→ **GIVEN DATA**:
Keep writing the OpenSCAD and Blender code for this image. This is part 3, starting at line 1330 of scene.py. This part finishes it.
==
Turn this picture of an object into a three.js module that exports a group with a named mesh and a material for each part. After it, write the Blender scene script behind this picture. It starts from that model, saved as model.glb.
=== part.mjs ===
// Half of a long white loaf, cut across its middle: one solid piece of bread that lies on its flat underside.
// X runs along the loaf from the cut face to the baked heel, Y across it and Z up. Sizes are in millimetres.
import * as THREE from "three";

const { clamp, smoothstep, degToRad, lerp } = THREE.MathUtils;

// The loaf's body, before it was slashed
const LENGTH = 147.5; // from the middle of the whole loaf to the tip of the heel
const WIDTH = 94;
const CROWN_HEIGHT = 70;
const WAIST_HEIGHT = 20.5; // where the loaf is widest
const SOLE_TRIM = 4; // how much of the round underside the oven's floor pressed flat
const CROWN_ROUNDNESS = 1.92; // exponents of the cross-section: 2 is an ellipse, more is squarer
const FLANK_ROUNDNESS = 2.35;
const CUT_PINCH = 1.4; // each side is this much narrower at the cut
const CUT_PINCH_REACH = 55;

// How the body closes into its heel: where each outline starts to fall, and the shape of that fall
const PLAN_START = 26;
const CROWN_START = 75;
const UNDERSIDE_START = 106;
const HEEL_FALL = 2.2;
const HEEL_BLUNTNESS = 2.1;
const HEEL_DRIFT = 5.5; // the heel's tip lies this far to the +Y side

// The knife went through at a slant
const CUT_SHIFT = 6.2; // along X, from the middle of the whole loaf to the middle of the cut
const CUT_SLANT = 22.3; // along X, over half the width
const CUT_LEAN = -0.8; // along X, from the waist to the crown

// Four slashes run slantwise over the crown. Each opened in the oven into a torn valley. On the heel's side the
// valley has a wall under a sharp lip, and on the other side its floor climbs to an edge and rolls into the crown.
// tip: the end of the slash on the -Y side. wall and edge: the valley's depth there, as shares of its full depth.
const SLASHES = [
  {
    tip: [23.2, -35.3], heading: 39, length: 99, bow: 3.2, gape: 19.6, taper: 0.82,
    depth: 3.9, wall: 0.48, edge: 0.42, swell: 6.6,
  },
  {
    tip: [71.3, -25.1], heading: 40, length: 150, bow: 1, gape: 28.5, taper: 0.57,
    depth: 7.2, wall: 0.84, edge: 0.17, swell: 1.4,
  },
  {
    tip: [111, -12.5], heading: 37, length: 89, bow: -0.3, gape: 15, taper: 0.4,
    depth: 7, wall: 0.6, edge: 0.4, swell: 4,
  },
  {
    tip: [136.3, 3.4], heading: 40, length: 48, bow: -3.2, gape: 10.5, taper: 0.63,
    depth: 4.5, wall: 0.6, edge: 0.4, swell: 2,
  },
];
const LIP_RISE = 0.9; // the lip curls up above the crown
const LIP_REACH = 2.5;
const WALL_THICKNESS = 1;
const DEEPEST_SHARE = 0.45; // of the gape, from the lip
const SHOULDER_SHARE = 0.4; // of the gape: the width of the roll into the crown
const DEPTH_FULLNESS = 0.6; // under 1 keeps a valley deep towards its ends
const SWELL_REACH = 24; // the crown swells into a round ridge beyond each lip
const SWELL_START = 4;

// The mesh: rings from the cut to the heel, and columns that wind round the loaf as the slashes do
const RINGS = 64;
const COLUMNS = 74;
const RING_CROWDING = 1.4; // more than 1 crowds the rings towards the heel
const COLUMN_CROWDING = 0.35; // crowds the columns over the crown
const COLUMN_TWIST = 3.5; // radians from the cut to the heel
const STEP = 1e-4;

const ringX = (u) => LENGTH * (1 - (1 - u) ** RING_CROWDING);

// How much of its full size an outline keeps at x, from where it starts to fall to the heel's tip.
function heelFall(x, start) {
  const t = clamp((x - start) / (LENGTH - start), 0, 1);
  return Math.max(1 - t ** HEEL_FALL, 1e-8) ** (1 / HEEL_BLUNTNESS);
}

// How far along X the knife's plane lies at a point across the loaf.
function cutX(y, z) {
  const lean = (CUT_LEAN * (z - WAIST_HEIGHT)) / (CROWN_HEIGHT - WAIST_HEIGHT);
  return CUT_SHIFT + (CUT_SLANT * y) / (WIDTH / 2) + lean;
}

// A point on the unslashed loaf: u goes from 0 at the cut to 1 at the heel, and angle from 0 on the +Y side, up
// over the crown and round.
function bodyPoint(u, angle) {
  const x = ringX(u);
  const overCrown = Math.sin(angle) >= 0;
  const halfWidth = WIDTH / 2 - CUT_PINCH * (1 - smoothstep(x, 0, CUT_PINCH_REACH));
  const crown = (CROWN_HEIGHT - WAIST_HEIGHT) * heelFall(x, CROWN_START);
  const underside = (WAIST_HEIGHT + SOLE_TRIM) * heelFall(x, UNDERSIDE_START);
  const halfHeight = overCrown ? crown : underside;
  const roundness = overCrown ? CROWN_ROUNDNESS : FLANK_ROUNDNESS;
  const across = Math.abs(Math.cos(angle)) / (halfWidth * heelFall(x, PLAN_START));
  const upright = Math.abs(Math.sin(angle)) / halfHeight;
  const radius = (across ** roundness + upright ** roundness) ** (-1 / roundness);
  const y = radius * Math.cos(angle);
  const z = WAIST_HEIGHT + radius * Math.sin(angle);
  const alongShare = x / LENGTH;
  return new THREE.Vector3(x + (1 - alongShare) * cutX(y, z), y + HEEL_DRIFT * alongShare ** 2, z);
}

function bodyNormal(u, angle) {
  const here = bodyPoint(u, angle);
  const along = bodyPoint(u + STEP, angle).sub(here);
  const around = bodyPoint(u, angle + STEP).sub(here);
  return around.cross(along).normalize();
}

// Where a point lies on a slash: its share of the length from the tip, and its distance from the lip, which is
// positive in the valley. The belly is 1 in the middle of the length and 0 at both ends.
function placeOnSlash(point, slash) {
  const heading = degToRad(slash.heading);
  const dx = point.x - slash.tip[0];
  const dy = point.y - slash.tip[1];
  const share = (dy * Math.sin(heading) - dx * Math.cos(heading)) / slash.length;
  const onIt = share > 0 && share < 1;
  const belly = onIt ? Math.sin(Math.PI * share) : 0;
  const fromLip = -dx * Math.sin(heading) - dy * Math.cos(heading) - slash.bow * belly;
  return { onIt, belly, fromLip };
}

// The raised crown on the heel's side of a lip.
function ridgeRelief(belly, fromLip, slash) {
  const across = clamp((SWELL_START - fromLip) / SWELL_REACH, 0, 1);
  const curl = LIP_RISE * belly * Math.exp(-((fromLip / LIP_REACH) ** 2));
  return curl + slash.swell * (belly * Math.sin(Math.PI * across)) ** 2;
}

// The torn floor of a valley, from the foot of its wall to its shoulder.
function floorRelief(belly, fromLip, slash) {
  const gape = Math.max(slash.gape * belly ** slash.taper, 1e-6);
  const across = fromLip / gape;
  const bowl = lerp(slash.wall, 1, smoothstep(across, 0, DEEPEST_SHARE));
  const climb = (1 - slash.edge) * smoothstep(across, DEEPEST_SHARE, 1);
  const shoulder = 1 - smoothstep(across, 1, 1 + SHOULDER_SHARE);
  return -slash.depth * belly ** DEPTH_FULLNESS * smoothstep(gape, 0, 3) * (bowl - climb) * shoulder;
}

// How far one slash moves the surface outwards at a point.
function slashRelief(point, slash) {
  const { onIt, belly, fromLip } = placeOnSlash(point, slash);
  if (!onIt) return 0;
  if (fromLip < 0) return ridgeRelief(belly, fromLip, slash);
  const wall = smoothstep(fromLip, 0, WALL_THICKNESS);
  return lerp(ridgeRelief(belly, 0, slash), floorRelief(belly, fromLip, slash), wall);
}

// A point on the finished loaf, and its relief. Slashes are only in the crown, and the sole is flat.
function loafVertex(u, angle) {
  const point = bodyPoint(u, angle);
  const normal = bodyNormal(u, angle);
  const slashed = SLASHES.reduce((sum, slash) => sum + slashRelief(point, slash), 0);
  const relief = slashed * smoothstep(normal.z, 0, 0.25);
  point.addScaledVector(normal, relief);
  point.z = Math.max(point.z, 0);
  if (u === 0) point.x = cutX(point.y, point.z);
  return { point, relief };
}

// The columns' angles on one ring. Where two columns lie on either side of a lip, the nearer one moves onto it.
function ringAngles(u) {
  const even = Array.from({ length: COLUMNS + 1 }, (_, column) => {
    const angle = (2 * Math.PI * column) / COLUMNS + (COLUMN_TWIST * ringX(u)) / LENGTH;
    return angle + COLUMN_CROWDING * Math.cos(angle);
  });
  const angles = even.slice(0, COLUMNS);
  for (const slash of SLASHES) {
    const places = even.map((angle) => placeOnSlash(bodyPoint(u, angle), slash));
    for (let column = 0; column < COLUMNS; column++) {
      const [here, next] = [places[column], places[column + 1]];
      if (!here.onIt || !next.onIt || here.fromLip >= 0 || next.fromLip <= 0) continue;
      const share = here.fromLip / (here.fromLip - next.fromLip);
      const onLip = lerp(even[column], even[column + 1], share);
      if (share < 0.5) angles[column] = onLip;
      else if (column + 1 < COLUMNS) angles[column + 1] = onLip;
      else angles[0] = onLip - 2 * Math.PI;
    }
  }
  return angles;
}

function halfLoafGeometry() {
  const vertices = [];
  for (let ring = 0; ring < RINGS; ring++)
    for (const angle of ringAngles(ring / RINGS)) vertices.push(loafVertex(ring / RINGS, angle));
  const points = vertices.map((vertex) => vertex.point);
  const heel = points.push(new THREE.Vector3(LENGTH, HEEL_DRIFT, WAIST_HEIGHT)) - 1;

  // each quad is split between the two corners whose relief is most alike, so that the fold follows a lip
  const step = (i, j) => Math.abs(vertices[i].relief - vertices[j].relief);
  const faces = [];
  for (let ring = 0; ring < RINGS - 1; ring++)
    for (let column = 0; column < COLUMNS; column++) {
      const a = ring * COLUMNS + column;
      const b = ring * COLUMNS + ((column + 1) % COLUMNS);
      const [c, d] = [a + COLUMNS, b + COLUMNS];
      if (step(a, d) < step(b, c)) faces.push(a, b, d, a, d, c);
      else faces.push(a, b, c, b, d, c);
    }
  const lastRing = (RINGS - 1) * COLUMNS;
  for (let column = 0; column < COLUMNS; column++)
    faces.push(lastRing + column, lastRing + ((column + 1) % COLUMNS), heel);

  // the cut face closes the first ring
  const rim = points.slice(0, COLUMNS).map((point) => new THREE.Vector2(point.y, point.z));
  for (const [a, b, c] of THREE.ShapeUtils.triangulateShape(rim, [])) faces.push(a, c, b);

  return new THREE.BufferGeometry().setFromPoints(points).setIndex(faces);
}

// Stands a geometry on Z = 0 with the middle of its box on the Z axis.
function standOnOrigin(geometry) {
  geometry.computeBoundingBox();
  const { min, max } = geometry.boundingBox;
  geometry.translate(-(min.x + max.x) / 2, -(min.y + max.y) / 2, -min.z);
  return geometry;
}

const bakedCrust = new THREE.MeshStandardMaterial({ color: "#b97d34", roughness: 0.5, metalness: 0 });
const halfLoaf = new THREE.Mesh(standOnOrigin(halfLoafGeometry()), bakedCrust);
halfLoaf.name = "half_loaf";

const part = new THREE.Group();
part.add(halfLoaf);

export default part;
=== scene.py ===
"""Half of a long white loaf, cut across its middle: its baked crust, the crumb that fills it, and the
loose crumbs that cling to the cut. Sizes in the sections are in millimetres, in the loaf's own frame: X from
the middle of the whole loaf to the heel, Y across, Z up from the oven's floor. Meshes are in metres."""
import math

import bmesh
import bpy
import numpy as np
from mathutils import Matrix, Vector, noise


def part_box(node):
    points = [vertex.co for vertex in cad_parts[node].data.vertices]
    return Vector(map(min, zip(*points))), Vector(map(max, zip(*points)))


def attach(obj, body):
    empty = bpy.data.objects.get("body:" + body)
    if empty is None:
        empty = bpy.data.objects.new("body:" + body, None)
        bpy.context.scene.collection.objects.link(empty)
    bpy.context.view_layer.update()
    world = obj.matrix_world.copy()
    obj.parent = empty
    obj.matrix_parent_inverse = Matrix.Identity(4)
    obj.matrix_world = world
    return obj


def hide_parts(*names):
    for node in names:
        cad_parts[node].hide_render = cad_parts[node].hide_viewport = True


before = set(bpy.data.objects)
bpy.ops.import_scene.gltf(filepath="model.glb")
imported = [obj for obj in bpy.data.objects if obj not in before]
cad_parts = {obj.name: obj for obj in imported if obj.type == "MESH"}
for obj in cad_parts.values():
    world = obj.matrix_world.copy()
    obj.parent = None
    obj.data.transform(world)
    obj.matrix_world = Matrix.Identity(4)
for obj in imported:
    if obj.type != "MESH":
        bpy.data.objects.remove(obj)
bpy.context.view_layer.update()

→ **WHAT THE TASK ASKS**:
The lines to extract from the data above begin with the line containing "the first ring" and end with the line containing "points = [vertex.co". Extract them exactly, including both.

→ **EXPECTED OUTPUT**:
  // the cut face closes the first ring
  const rim = points.slice(0, COLUMNS).map((point) => new THREE.Vector2(point.y, point.z));
  for (const [a, b, c] of THREE.ShapeUtils.triangulateShape(rim, [])) faces.push(a, c, b);

  return new THREE.BufferGeometry().setFromPoints(points).setIndex(faces);
}

// Stands a geometry on Z = 0 with the middle of its box on the Z axis.
function standOnOrigin(geometry) {
  geometry.computeBoundingBox();
  const { min, max } = geometry.boundingBox;
  geometry.translate(-(min.x + max.x) / 2, -(min.y + max.y) / 2, -min.z);
  return geometry;
}

const bakedCrust = new THREE.MeshStandardMaterial({ color: "#b97d34", roughness: 0.5, metalness: 0 });
const halfLoaf = new THREE.Mesh(standOnOrigin(halfLoafGeometry()), bakedCrust);
halfLoaf.name = "half_loaf";

const part = new THREE.Group();
part.add(halfLoaf);

export default part;
=== scene.py ===
"""Half of a long white loaf, cut across its middle: its baked crust, the crumb that fills it, and the
loose crumbs that cling to the cut. Sizes in the sections are in millimetres, in the loaf's own frame: X from
the middle of the whole loaf to the heel, Y across, Z up from the oven's floor. Meshes are in metres."""
import math

import bmesh
import bpy
import numpy as np
from mathutils import Matrix, Vector, noise


def part_box(node):
    points = [vertex.co for vertex in cad_parts[node].data.vertices]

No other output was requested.